Ms. Rice is a "fellow" (as in "one of us") of the extremely right-wing Hoover Institute in America. In the 60s the Hoover Institute would have been the intellectual equivalent of the Klu Klux Klan. So what are the "enemies of America" that the Hoover Institute debates at its dinners for fellows and produces intellectual papers on? Communism is dead, so the Hoover Institute will almost certainly conclude that the only ideological enemy of America left is Islam. The beautiful, dazzling Ms. Rice will be sitting amongst these short-sighted balding dinosaurs from the "Redhills of Georgia" and the "Lockout Mountains" of Texas to give their racist world-view respectability.

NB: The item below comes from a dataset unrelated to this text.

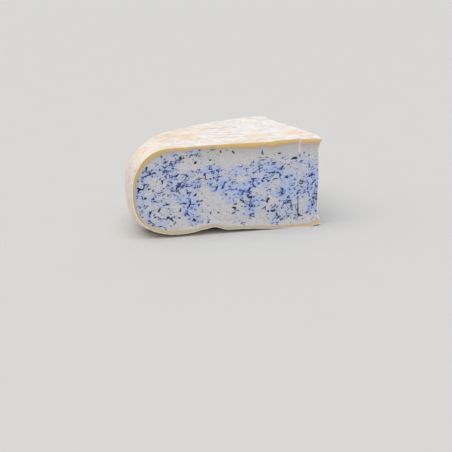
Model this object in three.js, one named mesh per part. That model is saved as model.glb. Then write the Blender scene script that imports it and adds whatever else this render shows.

Who knows, they might even decide to nominate her for the next President of the United States so that a black woman could be the Trojan Horse that conquers the world for these racist mainly male whites. Would it not be ironic if in 2008 the Republican Party had as a Presidential candidate a black woman (Rice) whom the black people would not vote for, and the Democratic Party had as a Presidential candidate a white woman (Clinton) whom black people love and would  vote for?

(Note: The Iraq War has gone disastrously for the USA since this piece was written and the reputations of George Bush and all his team, including Condy, have fallen. Mrs. Clinton may still win the Democratic nomination and win the White House – though there is a Kenyan-American called Senator Obama with a serious chance of spoiling it all for her).